─── Data supplied ───
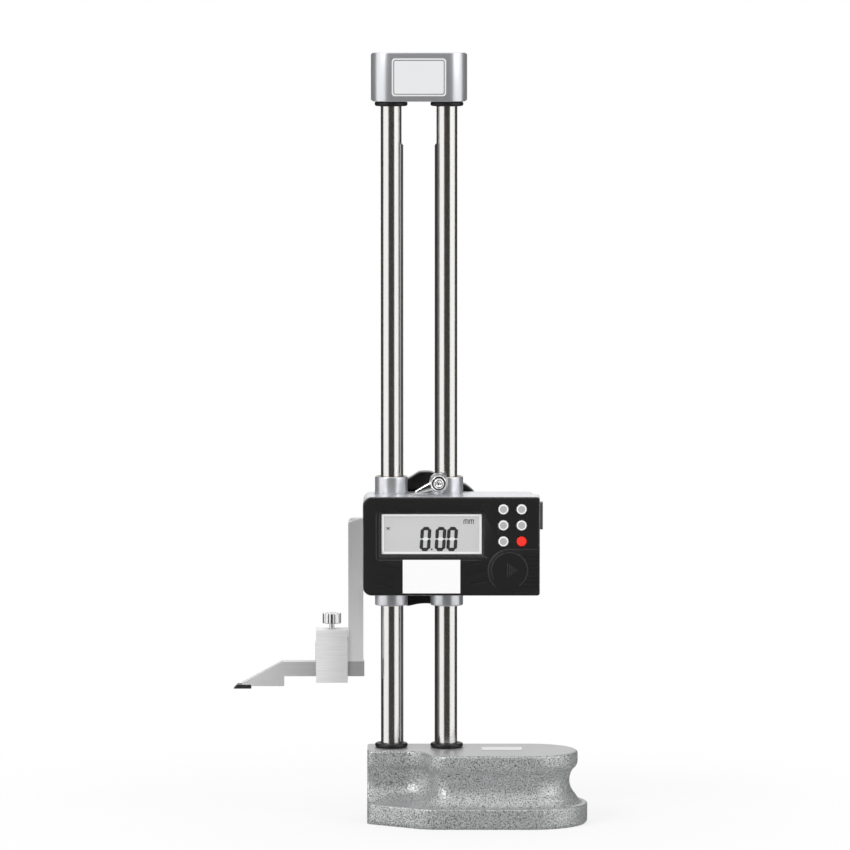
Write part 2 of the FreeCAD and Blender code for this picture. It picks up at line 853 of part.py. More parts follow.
def column(label, side):
    """Hard ground column with a groove for its toothed strip on the inner side."""
    body = piece(label, (column_x * side, 0.0, 0.0))
    bevel = d.column_chamfer
    turned(body, [
        (0.0, column_foot, 0), (column_radius - bevel, column_foot, 0),
        (column_radius, column_foot + bevel, 0), (column_radius, column_head - bevel, 0),
        (column_radius - bevel, column_head, 0), (0.0, column_head, 0)])
    pocket(body, "z", column_foot, column_foot + d.bolt_reach + bevel,
           lambda s: s.circle(0.0, 0.0, d.bolt_diameter / 2 + d.fixed_gap))
    half = d.strip_width / 2 + d.fixed_gap
    floor = (d.strip_back - d.fixed_gap) * -side
    outside = (column_radius + bevel) * -side
    pocket(body, "z", strip_foot - d.fixed_gap, d.strip_top + d.fixed_gap,
           lambda s: s.box(floor, -half, outside, half))


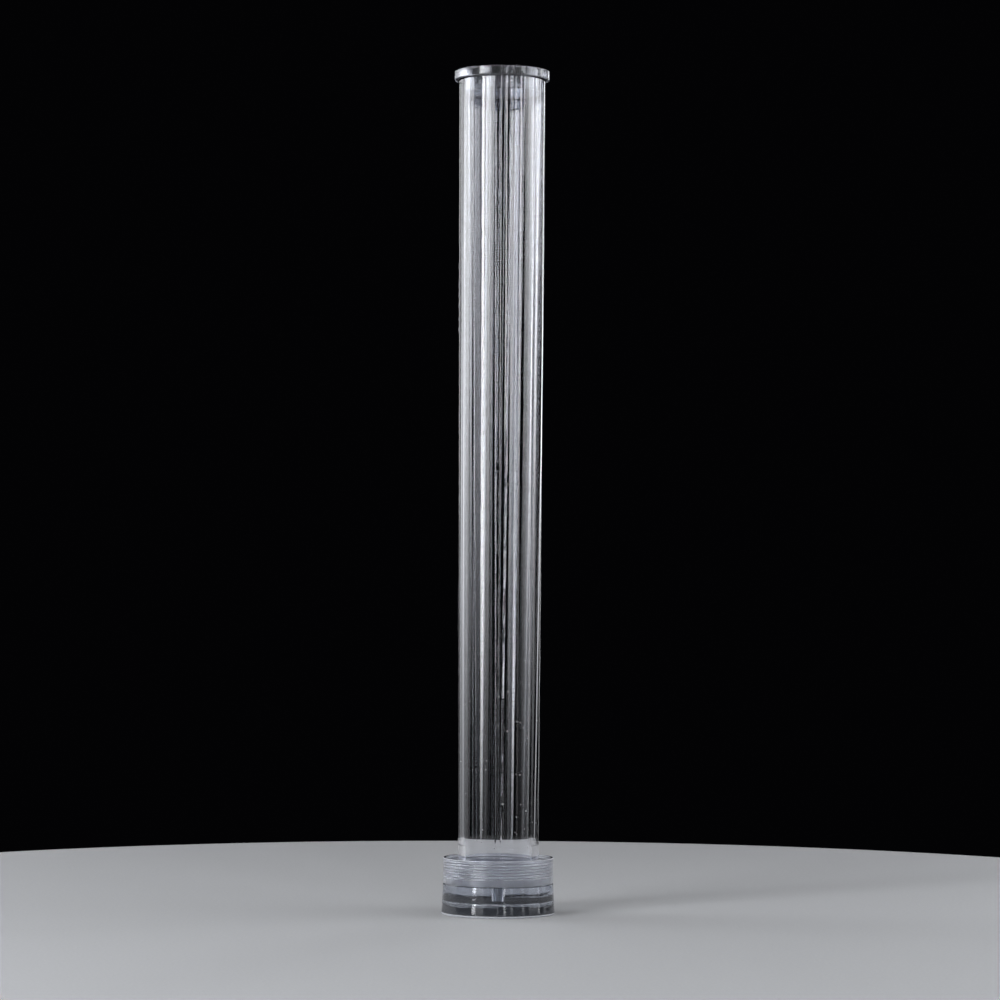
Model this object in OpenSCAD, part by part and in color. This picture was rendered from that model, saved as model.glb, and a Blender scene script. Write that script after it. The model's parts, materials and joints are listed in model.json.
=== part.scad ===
// Manual rain gauge: a clear tapered tube with a push-in collector ring,
// cemented in a threaded plug that screws into the collar of a clear round base.
// Millimetres, +Z up. The origin is the centre of the underside of the base.

/* [Overall] */
// Height from the underside of the base to the top of the collector ring
overall_h = 300; // [200:1:450]

/* [Measuring tube] */
// Outer diameter of the tube at its mouth
tube_mouth_d = 31; // [26:0.2:60]
// Outer diameter of the tube at its foot
tube_foot_d = 28.8; // [24:0.2:58]
// Wall thickness of the tube
tube_wall = 2.6; // [2.2:0.1:4]

/* [Collector ring] */
// How far the flange stands out past the mouth of the tube
flange_overhang = 1.5; // [0.5:0.1:6]
// Thickness of the flange
flange_h = 3.2; // [2:0.1:8]
// How deep the spigot reaches into the mouth of the tube
spigot_l = 4.5; // [3:0.1:20]
// Wall thickness of the spigot
spigot_wall = 1; // [0.7:0.1:1.2]

/* [Threaded plug] */
// Width of the plug's rim around the tube
plug_rim_w = 3.65; // [2:0.05:10]
// How deep the tube is cemented into the plug
socket_l = 4; // [2:0.1:12]
// Thickness of the plug's threaded part below the foot of the tube
plug_floor_h = 1.5; // [0.8:0.1:8]
// Pitch of the thread
thread_pitch = 1; // [0.5:0.1:2]
// Depth of the thread
thread_depth = 0.35; // [0.15:0.05:0.8]

/* [Base] */
// Wall thickness of the threaded collar
collar_wall = 1.4; // [1.2:0.1:6]
// How far the rim of the collar stands above the top of the plug
collar_lip = 1.5; // [0.5:0.1:10]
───
#### [Task to complete]
Write out every entry exactly as given.

#### [Output below]
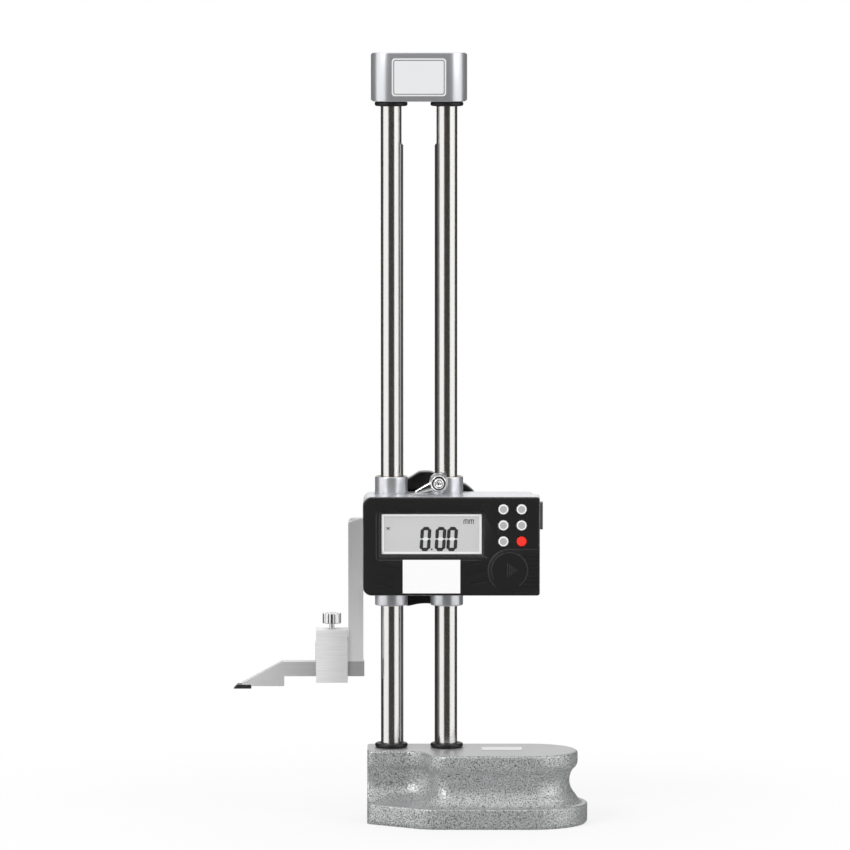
Write part 2 of the FreeCAD and Blender code for this picture. It picks up at line 853 of part.py. More parts follow.
def column(label, side):
    """Hard ground column with a groove for its toothed strip on the inner side."""
    body = piece(label, (column_x * side, 0.0, 0.0))
    bevel = d.column_chamfer
    turned(body, [
        (0.0, column_foot, 0), (column_radius - bevel, column_foot, 0),
        (column_radius, column_foot + bevel, 0), (column_radius, column_head - bevel, 0),
        (column_radius - bevel, column_head, 0), (0.0, column_head, 0)])
    pocket(body, "z", column_foot, column_foot + d.bolt_reach + bevel,
           lambda s: s.circle(0.0, 0.0, d.bolt_diameter / 2 + d.fixed_gap))
    half = d.strip_width / 2 + d.fixed_gap
    floor = (d.strip_back - d.fixed_gap) * -side
    outside = (column_radius + bevel) * -side
    pocket(body, "z", strip_foot - d.fixed_gap, d.strip_top + d.fixed_gap,
           lambda s: s.box(floor, -half, outside, half))


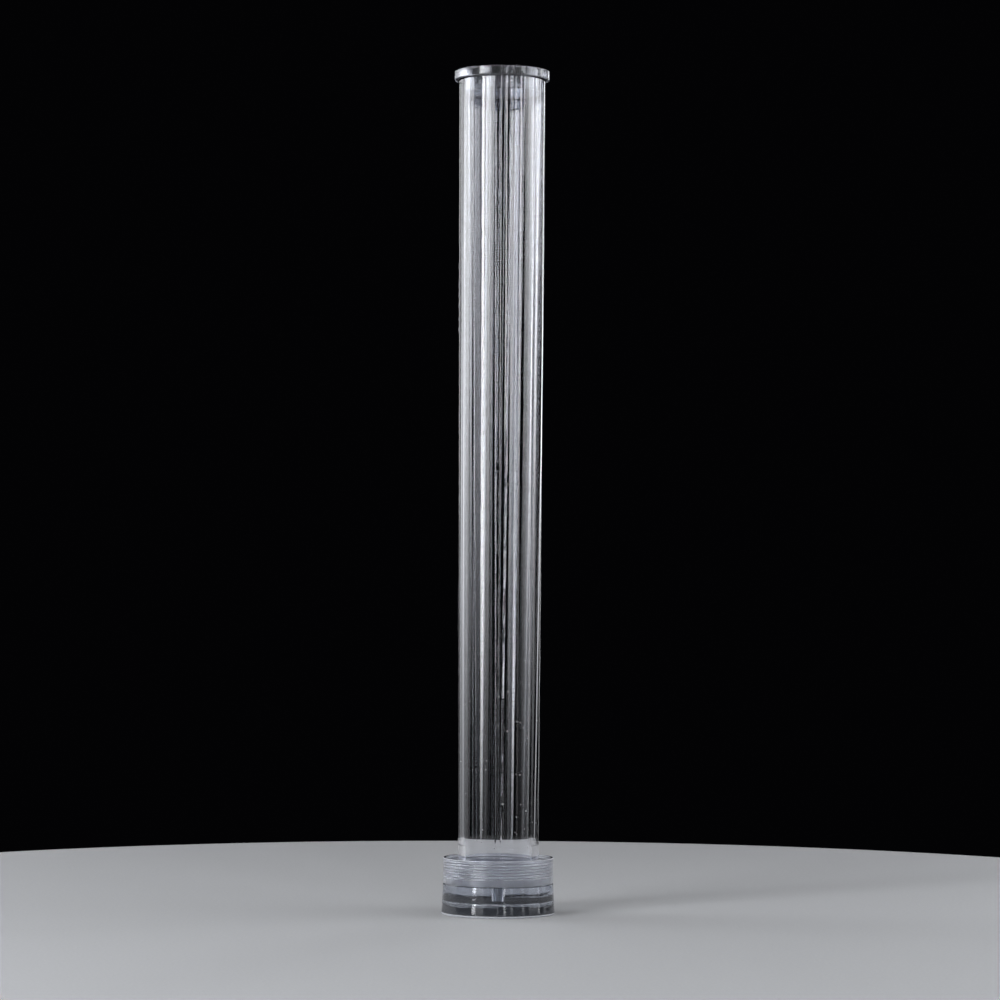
Model this object in OpenSCAD, part by part and in color. This picture was rendered from that model, saved as model.glb, and a Blender scene script. Write that script after it. The model's parts, materials and joints are listed in model.json.
=== part.scad ===
// Manual rain gauge: a clear tapered tube with a push-in collector ring,
// cemented in a threaded plug that screws into the collar of a clear round base.
// Millimetres, +Z up. The origin is the centre of the underside of the base.

/* [Overall] */
// Height from the underside of the base to the top of the collector ring
overall_h = 300; // [200:1:450]

/* [Measuring tube] */
// Outer diameter of the tube at its mouth
tube_mouth_d = 31; // [26:0.2:60]
// Outer diameter of the tube at its foot
tube_foot_d = 28.8; // [24:0.2:58]
// Wall thickness of the tube
tube_wall = 2.6; // [2.2:0.1:4]

/* [Collector ring] */
// How far the flange stands out past the mouth of the tube
flange_overhang = 1.5; // [0.5:0.1:6]
// Thickness of the flange
flange_h = 3.2; // [2:0.1:8]
// How deep the spigot reaches into the mouth of the tube
spigot_l = 4.5; // [3:0.1:20]
// Wall thickness of the spigot
spigot_wall = 1; // [0.7:0.1:1.2]

/* [Threaded plug] */
// Width of the plug's rim around the tube
plug_rim_w = 3.65; // [2:0.05:10]
// How deep the tube is cemented into the plug
socket_l = 4; // [2:0.1:12]
// Thickness of the plug's threaded part below the foot of the tube
plug_floor_h = 1.5; // [0.8:0.1:8]
// Pitch of the thread
thread_pitch = 1; // [0.5:0.1:2]
// Depth of the thread
thread_depth = 0.35; // [0.15:0.05:0.8]

/* [Base] */
// Wall thickness of the threaded collar
collar_wall = 1.4; // [1.2:0.1:6]
// How far the rim of the collar stands above the top of the plug
collar_lip = 1.5; // [0.5:0.1:10]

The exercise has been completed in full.